On the other hand, Anil Goyal, executive vice president of operations at Black Book, said scaling back small-vehicle production makes perfect sense for the market.
“Demand from the new side is decreasing. When [customers] want to buy new vehicles, they want to buy a crossover or SUV,” Goyal said. “We’ve been seeing sedan volume go down on the new side for a number of years. It makes sense for some of the manufacturers to drop their volume.”
From Feb. 1 to May 1, Black Book’s Wholesale Used Vehicle Retention Index recorded a 3 percent increase in wholesale prices for the industry’s mainstream sedan segments. Because sedan value has decreased more significantly than light trucks, the market is experiencing a bounce in prices for small vehicles off those earlier lows, Goyal said. Used-vehicle shoppers are traditionally more value-oriented, he noted.

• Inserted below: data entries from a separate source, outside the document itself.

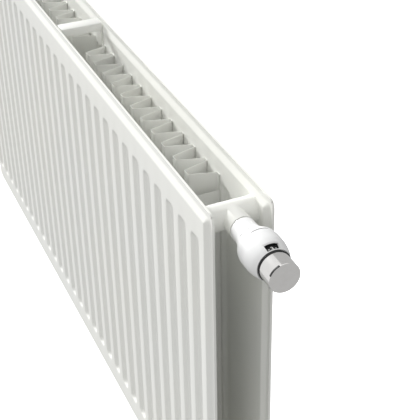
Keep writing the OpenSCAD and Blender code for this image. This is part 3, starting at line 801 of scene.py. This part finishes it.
def dotTree():
    tree, source = newGrowth("dialDots", dotInputs)
    size = {name: source.out(name) for name in dotInputs}
    row = tree.add("GeometryNodeMeshLine", None, {"Count": size["Dots"]})
    number = tree.add("GeometryNodeInputIndex")
    angle = (number - (size["Dots"] - 1) / 2) * size["Spacing"]
    spotY = size["AxisY"] + size["Around"] * angle.math("SINE", angle)
    spotZ = size["AxisZ"] + size["Around"] * angle.math("COSINE", angle)
    placed = tree.add("GeometryNodeSetPosition", None, {
        "Geometry": row, "Position": tree.vector(size["AtX"], spotY, spotZ)})
    disc = tree.add("GeometryNodeMeshCylinder", None, {"Vertices": 16, "Radius": size["DotRadius"],
                                                       "Depth": size["DotHeight"]})
    between = number.math("MODULO", number, size["PerNumber"])
    dots = tree.add("GeometryNodeInstanceOnPoints", None, {
        "Points": placed, "Selection": between, "Instance": disc,
        "Rotation": tree.vector(angle * -1.0, 0.0, 0.0)})
    closeGrowth(tree, source, dots)
    return tree


dotMesh = grownMesh("scaleDots", dotTree(), dotInputs, printFinish)
addPiece("scaleDots", dotMesh, bodyOf("scale_sleeve"), "white_plastic", finish=printFinish)
print("scale printed")

# Floor, light and camera
floorSize = 12.0
floorMesh = lineSheet("floor", [-floorSize, floorSize], [-floorSize, floorSize])
floorMesh.transform(Matrix.Rotation(-math.pi / 2, 4, "X"))
floorMesh.transform(Matrix.Translation((0, 0, cadBox[0].z - 0.0005)))
floor = bpy.data.objects.new("floor", floorMesh)
bpy.context.scene.collection.objects.link(floor)
floorFinish, floorTree = newFinish("paleFloor")
floorMesh.materials.append(floorFinish)

lighting = {"world": 0.48, "worldColour": (1.0, 1.0, 0.995, 1), "floorGlow": 0.7,
            "lamps": {"softKey": ((-0.92, -0.22, 0.33), 3.9, 12.0),
                      "wideFill": ((-0.45, -0.80, 0.38), 0.75, 120.0),
                      "topLight": ((0.25, -0.10, 0.96), 0.65, 100.0)}}
closeFinish(floorTree, {"Base Color": (0.93, 0.93, 0.93, 1), "Roughness": 0.9, "Specular IOR Level": 0.1,
                        "Emission Color": (1, 1, 1, 1), "Emission Strength": lighting["floorGlow"]}, [])
floor.visible_diffuse = False
floor.visible_glossy = False
world = bpy.data.worlds.new("studio")
bpy.context.scene.world = world
world.use_nodes = True
background = world.node_tree.nodes["Background"]
background.inputs["Color"].default_value = lighting["worldColour"]
background.inputs["Strength"].default_value = lighting["world"]
for name, (comesFrom, energy, spread) in lighting["lamps"].items():
    sunLight = bpy.data.lights.new(name, "SUN")
    sunLight.energy = energy
    sunLight.angle = math.radians(spread)
    sun = bpy.data.objects.new(name, sunLight)
    sun.rotation_mode = "QUATERNION"
    sun.rotation_quaternion = Vector(comesFrom).to_track_quat("Z", "Y")
    bpy.context.scene.collection.objects.link(sun)

viewing = {"azimuth": 66.39, "elevation": 33.095, "roll": 0.9665, "lens": 91.34,
           "fromCorner": (0.7704, -0.3351, 0.5572)}
azimuth, elevation, roll = (math.radians(viewing[name]) for name in ("azimuth", "elevation", "roll"))
level = math.cos(elevation)
ahead = Vector((-math.sin(azimuth) * level, math.cos(azimuth) * level, -math.sin(elevation)))
levelRight = Vector((math.cos(azimuth), math.sin(azimuth), 0))
levelUp = levelRight.cross(ahead)
right = levelRight * math.cos(roll) - levelUp * math.sin(roll)
up = right.cross(ahead)
cameraData = bpy.data.cameras.new("camera")
cameraData.lens = viewing["lens"]
cameraData.sensor_width = 36
cameraData.clip_start = 0.02
camera = bpy.data.objects.new("camera", cameraData)
turn = Matrix((right, up, -ahead)).transposed().to_4x4()
corner = Vector((frontHigh.x, frontLow.y, frontHigh.z))
camera.matrix_world = Matrix.Translation(corner + Vector(viewing["fromCorner"])) @ turn
bpy.context.scene.collection.objects.link(camera)
bpy.context.scene.camera = camera
bpy.context.scene.view_settings.view_transform = "Standard"
print("stage set")
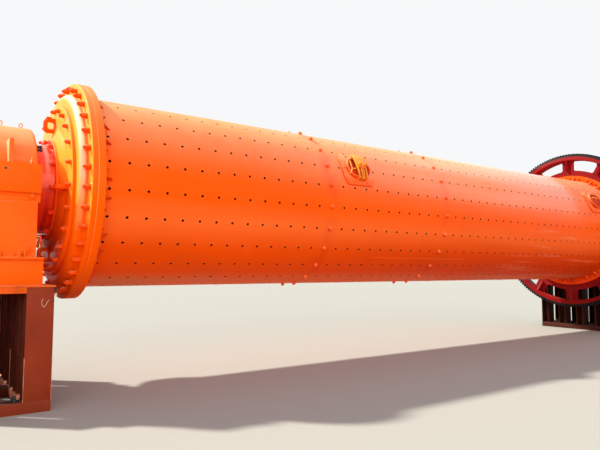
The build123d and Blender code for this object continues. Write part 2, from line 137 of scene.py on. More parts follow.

That presents another dilemma for dealers.
Can’t pass it on
Even though small used cars cost more to acquire, dealers can’t afford to pass that on to consumers, said Robert Sickel, vice president of Pine Belt Enterprises in Lakewood, N.J., a dealership group selling Chevrolet, Chrysler, Dodge, Jeep, Ram and Subaru vehicles.
“I’m not sure raising prices is the right move as we are getting more leads on the cheaper vehicles,” Sickel said.
More than 60 percent of Pine Belt’s 600 new- and used-vehicle sales per month are small cars and crossovers, he said. Low monthly payments for these vehicles are a main enticement advertised by the group.
Despite the boost for small used cars, the new-vehicle market is still dominated by light trucks. Only one in three new-vehicle buyers opts for a car, Manheim said.
Tom Kontos, chief economist at KAR Auction Services Inc., said consumers are still voting with their wallets for light trucks. He expressed doubt that the price bump indicates increased demand for small and midsize cars. That would defy what consumers are buying on the new side.
Kontos expects small-car prices to continue to decline and that any effects from FCA and Ford backing away from these segments won’t appear for two years at least.
“There’s a false read going on,” Kontos said. “If anything, that movement towards parity might be going up where car prices might be going less dramatically down than they were relative to truck prices.”